#### TO BE DONE
Please copy the lines below exactly, from the first one through the line showing "rodX(5.5, -30, 30, CASTER_Y, CASTER_R, 16)), RUBBER());".

#### DATA EXCERPT
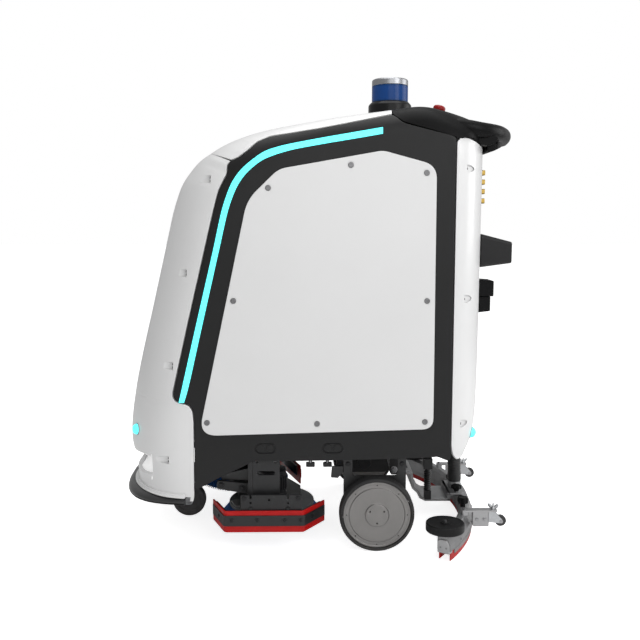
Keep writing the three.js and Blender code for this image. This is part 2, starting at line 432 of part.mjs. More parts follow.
// ---------- front caster ----------
const fy = CASTER_Y - CASTER_TRAIL;
const fork = cut(join(box(-27, 27, fy - 28, CASTER_Y + 8, 124, 130), rodZ(9.5, 129, 144, 0, fy, 20), rodZ(24, 129, 135.4, 0, fy, 24),
  slabX(fillet([[CASTER_Y - 14, 42], [CASTER_Y + 14, 42], [CASTER_Y + 8, 126], [fy - 20, 126]], [10, 10, 0, 0], 3), 19, 24),
  slabX(fillet([[CASTER_Y - 14, 42], [CASTER_Y + 14, 42], [CASTER_Y + 8, 126], [fy - 20, 126]], [10, 10, 0, 0], 3), -24, -19),
  rodX(5, -24, 24, CASTER_Y, CASTER_R, 16)));
add('caster_fork', fork, STEEL_BLACK());
add('caster_wheel', cut(turnX([[0, -CASTER_HALF_W], [48, -CASTER_HALF_W], [CASTER_R, -CASTER_HALF_W + 5], [CASTER_R, CASTER_HALF_W - 5], [48, CASTER_HALF_W], [0, CASTER_HALF_W]], CASTER_Y, CASTER_R, 28),
  rodX(5.5, -30, 30, CASTER_Y, CASTER_R, 16)), RUBBER());

// ---------- bumper ----------
const bumperPath = [[-312, -343], [-307, -390], [-297, -424], [-281, -457], [-253, -488], [-210, -516], [-155, -535], [-80, -545], [0, -548],
  [80, -545], [155, -535], [210, -516], [253, -488], [281, -457], [297, -424], [307, -390], [312, -343]];
const bumperSection = [[0, 146], [0, 156], [-3, 161], [-8, 163], [-33, 163], [-33, 141], [-8, 140], [-3, 142]];
add('front_bumper', join(sweep(bumperSection.map(([r, z]) => [r, z]), bumperPath), rodY(5, -520, -436, -60, 153, 16), rodY(5, -520, -436, 60, 153, 16)), mat('bumper_rubber', 0x3f4042, 0.6, 0.0));

// ---------- brush deck ----------
const deckPlan = [[-262, -300], [-60, -318], [60, -215], [292, -190], [292, -20], [90, -20], [-70, -108], [-262, -130]];
const deck = cut(join(slabZ(deckPlan, DECK_Z, DECK_Z + DECK_T), rodZ(8, DECK_Z + 2, 274, DECK_LIFT[0], DECK_LIFT[1], 20),
  box(290, 298, -153, -77, DECK_Z, 280), box(262, 292, -153, -77, DECK_Z + 2, DECK_Z + 14),
  box(-298, -290, -290, -214, DECK_Z, 215), box(-292, -255, -290, -214, DECK_Z + 2, DECK_Z + 14)),
  rodZ(16, 110, 124.9, BRUSH_L[0], BRUSH_L[1], 20), rodZ(16, 110, 124.9, BRUSH_R_POS[0], BRUSH_R_POS[1], 20));
add('brush_deck', deck, STEEL_BLACK());
add('deck_actuator', cut(rodZ(17, 196, 285, DECK_LIFT[0], DECK_LIFT[1], 24), rodZ(8.6, 190, 279, DECK_LIFT[0], DECK_LIFT[1], 20)), mat('actuator_black', 0x222223, 0.4, 0.3));
const motor = (x, y) => turnZ([[0, 125.4], [42, 125.4], [46, 130], [46, 196], [38, 208], [0, 212]], x, y, 20);
const brush = (x, y) => turnZ([[0, 123.6], [12, 123.6], [12, BRUSH_TOP], [BRUSH_PLATE_R, BRUSH_TOP], [BRUSH_PLATE_R, 104], [BRUSH_R, BRUSH_BOTTOM], [108, BRUSH_BOTTOM], [98, 98], [0, 98]], x, y, 28);
add('brush_motor_left', motor(...BRUSH_L), mat('motor_black', 0x1b1b1d, 0.35, 0.4));
add('brush_motor_right', motor(...BRUSH_R_POS), mat('motor_black_r', 0x1b1b1d, 0.35, 0.4));
add('brush_left', brush(...BRUSH_L), mat('bristle_blue', 0x1c4f8c, 0.75, 0.0));
add('brush_right', brush(...BRUSH_R_POS), mat('bristle_blue_r', 0x1c4f8c, 0.75, 0.0));
// splash skirts: red blades held by black brackets
const skirtL = [[229, -272], [330, -229.5], [330, -11], [241, 49]];
const skirtR = [[-93, -22], [-330, -105], [-330, -335], [-232, -380]];
const holdL = [[240, -262], [322, -226], [322, -14], [246, 37]];
const holdR = [[-100, -34], [-322, -111], [-322, -331], [-240, -368]];
const bladeSection = [[-2, SKIRT_Z0], [2, SKIRT_Z0], [2, SKIRT_Z1], [-2, SKIRT_Z1]];
add('skirt_blade_left', sweep(bladeSection, skirtL), RED());
add('skirt_blade_right', sweep(bladeSection, skirtR), RED());
const holdSection = [[-2, 96], [2, 96], [2, 129], [-2, 129]];
add('skirt_holder_left', join(sweep(holdSection, holdL), box(314, 324, -190, -14, 124, 168), box(298.4, 316, -153, -77, 132, 142)), STEEL_BLACK());
add('skirt_holder_right', join(sweep(holdSection, holdR), box(-324, -314, -322, -205, 124, 168), box(-316, -298.4, -290, -214, 132, 142)), STEEL_BLACK());

// ---------- squeegee ----------
const arcPath = (n, span, r) => Array.from({ length: n + 1 }, (_, i) => {
  const a = Math.asin(span / SQ_ARC_R) * (1 - 2 * i / n);
  return [r * Math.sin(a), SQ_ARC_Y + r * Math.cos(a)];
});
const sqPath = arcPath(16, SQ_HALF_SPAN, SQ_ARC_R);   // runs from +X to -X, so the right of travel is the rear
const sqSection = [[-20, SQ_Z0], [21, SQ_Z0], [19, 54], [8, SQ_Z1], [-12, SQ_Z1], [-20, 72]];
let sqBody = join(sweep(sqSection, sqPath), rodZ(15, 60, 107, 0, 472, 20),
  rodZ(5, 70, 100, ROLLER_POS[0], ROLLER_POS[1] + 2, 12), rodZ(5, 70, 100, -ROLLER_POS[0], ROLLER_POS[1] + 2, 12), rodZ(11, 70, 81.5, ROLLER_POS[0], ROLLER_POS[1] + 2, 12), rodZ(11, 70, 81.5, -ROLLER_POS[0], ROLLER_POS[1] + 2, 12));
add('squeegee_body', sqBody, GREY());
add('squeegee_blade_front', sweep([[-17, 8], [-13.5, 8], [-13.5, SQ_Z0 - GAP], [-17, SQ_Z0 - GAP]], arcPath(16, SQ_HALF_SPAN - 4, SQ_ARC_R)), RED());
add('squeegee_blade_rear', sweep([[15, 8], [18.5, 8], [18.5, SQ_Z0 - GAP], [15, SQ_Z0 - GAP]], arcPath(16, SQ_HALF_SPAN - 4, SQ_ARC_R)), RED());
const arm = cut(join(slabX([[262, 160], [270, 156], [322, 148], [328, 103], [343, 89], [352, 71], [370, 62], [450, 62], [450, 70], [373, 70], [359, 78], [349, 96], [336, 108], [330, 155], [274, 180], [264, 176], [258, 168]], -64, 64),
  box(-64, 64, 440, 450, 62, 88), box(-64, 64, 440, 492, 81, 88)), rodX(6.5, -80, 80, SQ_PIVOT[0], SQ_PIVOT[1], 16), rodZ(16, 60, 120, 0, 472, 20));
add('squeegee_arm', arm, mat('arm_grey', 0x77787a, 0.4, 0.7));
add('squeegee_actuator', join(box(92, 116, 356, 384, 180, 214), rodX(5, 60, 110, 370, 92, 12), rodZ(6, 88, 184, 104, 370, 16), box(94, 114, 360, 381, 84, 112)), mat('actuator_black2', 0x202021, 0.4, 0.3));
const roller = cut(rodZ(ROLLER_R, ROLLER_Z0, ROLLER_Z1, ROLLER_POS[0], ROLLER_POS[1] + 2, 28), rodZ(5.5, 80, 101, ROLLER_POS[0], ROLLER_POS[1] + 2, 12));
pair('squeegee_roller', roller, RUBBER);
const sx = SUPPORT_X, [wy, wz] = SUPPORT_WHEEL;
const supportBracket = join(box(sx - 12, sx + 12, 452, 556, 90, 96), box(sx - 12, sx + 12, 452, 470, 80.4, 91), box(sx - 9, sx + 9, 484, 532, 46, 91),
  slabX([[530, 60], [wy, wz - 6], [wy + 6, wz], [wy + 2, wz + 7], [548, 92], [530, 92]], sx - 11.5, sx - 8.5),
  slabX([[530, 60], [wy, wz - 6], [wy + 6, wz], [wy + 2, wz + 7], [548, 92], [530, 92]], sx + 8.5, sx + 11.5), rodX(3, sx - 11, sx + 11, wy, wz, 12));
pair('support_bracket', supportBracket, GREY);
pair('support_wheel', cut(rodX(SUPPORT_R, sx - 7, sx + 7, wy, wz, 24), rodX(3.4, sx - 9, sx + 9, wy, wz, 12)), () => mat('support_wheel', 0x9a9b9c, 0.6, 0.1));
const hosePath = [[0, 472, 109.5], [0, 471, 150], [0, 469, 200], [0, 466, 250], [0, 458, 300], [0, 444, 345], [0, 425, 400], [0, 410, 460], [0, 402, 540], [0, 385, 620], [0, 345, 655], [0, 308, 661]];
add('suction_hose', bar(hosePath, 20, 10, 24), mat('hose_black', 0x161617, 0.7, 0.0));

// ---------- brackets that tie the squeegee to the arm are plain; nothing else is hidden ----------
export default root;
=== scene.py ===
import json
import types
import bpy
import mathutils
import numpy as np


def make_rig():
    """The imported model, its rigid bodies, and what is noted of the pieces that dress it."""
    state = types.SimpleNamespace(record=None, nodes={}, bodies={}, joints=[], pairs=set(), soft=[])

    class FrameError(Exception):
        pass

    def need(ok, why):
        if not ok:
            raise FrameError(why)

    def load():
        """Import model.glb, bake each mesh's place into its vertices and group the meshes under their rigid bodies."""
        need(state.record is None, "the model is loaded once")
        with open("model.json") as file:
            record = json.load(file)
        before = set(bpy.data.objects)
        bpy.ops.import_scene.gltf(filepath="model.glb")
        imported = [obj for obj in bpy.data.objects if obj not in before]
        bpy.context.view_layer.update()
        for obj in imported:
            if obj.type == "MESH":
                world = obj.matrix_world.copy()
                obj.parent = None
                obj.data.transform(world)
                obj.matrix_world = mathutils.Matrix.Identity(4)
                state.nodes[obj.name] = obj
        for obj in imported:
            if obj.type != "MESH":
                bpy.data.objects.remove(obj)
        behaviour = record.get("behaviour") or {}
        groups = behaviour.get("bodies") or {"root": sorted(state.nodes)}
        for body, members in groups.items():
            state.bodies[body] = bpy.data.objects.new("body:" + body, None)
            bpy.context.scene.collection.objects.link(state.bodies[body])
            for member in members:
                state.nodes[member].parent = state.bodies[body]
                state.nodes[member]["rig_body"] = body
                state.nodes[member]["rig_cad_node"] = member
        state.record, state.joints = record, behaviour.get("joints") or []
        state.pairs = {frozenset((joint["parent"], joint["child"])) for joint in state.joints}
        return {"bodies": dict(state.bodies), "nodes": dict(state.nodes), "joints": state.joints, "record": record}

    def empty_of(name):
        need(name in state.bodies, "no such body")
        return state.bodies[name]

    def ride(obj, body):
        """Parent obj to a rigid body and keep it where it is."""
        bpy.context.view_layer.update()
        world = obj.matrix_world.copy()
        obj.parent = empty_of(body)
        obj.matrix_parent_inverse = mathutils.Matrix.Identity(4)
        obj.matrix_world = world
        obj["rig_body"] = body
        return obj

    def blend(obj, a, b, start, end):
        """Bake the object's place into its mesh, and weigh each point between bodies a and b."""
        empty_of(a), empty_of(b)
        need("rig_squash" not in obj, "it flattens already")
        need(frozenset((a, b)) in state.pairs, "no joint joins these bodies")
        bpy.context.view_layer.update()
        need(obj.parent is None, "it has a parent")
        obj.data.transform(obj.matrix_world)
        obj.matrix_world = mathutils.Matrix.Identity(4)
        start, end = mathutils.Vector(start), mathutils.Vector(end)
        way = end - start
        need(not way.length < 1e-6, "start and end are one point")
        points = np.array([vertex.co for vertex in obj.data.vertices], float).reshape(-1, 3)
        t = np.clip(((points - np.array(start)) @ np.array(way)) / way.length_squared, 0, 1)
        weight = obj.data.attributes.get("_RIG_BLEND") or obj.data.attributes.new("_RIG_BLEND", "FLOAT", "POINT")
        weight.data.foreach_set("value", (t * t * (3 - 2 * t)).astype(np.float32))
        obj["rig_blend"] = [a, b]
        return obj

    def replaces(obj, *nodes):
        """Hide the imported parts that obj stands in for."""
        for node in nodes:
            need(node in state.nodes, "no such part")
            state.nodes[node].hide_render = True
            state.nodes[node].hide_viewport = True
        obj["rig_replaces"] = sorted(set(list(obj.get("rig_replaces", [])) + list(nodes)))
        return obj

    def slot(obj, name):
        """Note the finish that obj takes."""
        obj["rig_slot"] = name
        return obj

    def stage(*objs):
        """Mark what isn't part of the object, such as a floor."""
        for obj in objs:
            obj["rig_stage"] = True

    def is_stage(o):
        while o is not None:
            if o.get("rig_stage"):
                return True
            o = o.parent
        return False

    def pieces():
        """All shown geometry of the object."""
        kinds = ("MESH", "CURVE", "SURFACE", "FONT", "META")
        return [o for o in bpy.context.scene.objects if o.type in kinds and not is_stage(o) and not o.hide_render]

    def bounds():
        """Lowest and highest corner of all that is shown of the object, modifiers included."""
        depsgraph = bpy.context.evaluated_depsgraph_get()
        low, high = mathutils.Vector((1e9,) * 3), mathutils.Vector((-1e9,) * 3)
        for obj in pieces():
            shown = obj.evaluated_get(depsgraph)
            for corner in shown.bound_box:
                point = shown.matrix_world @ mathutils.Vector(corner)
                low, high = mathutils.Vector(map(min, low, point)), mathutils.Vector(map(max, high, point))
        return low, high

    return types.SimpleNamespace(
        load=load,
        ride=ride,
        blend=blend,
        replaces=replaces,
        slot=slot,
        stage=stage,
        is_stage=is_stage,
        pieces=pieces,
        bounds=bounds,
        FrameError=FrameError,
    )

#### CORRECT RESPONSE
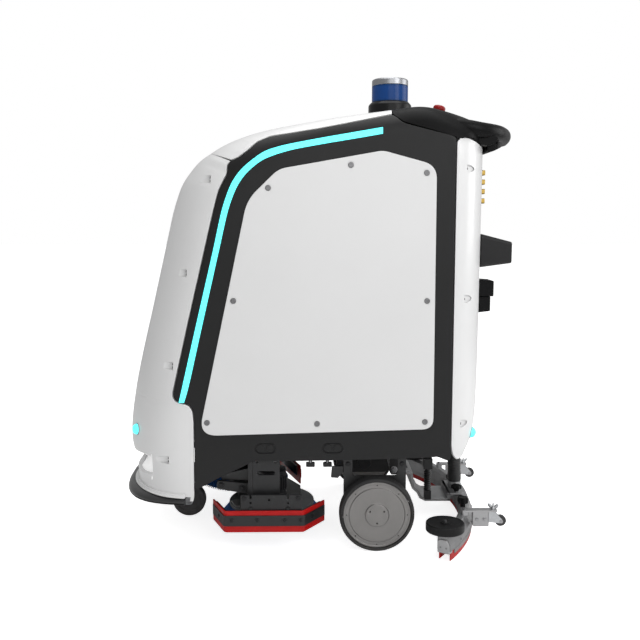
Keep writing the three.js and Blender code for this image. This is part 2, starting at line 432 of part.mjs. More parts follow.
// ---------- front caster ----------
const fy = CASTER_Y - CASTER_TRAIL;
const fork = cut(join(box(-27, 27, fy - 28, CASTER_Y + 8, 124, 130), rodZ(9.5, 129, 144, 0, fy, 20), rodZ(24, 129, 135.4, 0, fy, 24),
  slabX(fillet([[CASTER_Y - 14, 42], [CASTER_Y + 14, 42], [CASTER_Y + 8, 126], [fy - 20, 126]], [10, 10, 0, 0], 3), 19, 24),
  slabX(fillet([[CASTER_Y - 14, 42], [CASTER_Y + 14, 42], [CASTER_Y + 8, 126], [fy - 20, 126]], [10, 10, 0, 0], 3), -24, -19),
  rodX(5, -24, 24, CASTER_Y, CASTER_R, 16)));
add('caster_fork', fork, STEEL_BLACK());
add('caster_wheel', cut(turnX([[0, -CASTER_HALF_W], [48, -CASTER_HALF_W], [CASTER_R, -CASTER_HALF_W + 5], [CASTER_R, CASTER_HALF_W - 5], [48, CASTER_HALF_W], [0, CASTER_HALF_W]], CASTER_Y, CASTER_R, 28),
  rodX(5.5, -30, 30, CASTER_Y, CASTER_R, 16)), RUBBER());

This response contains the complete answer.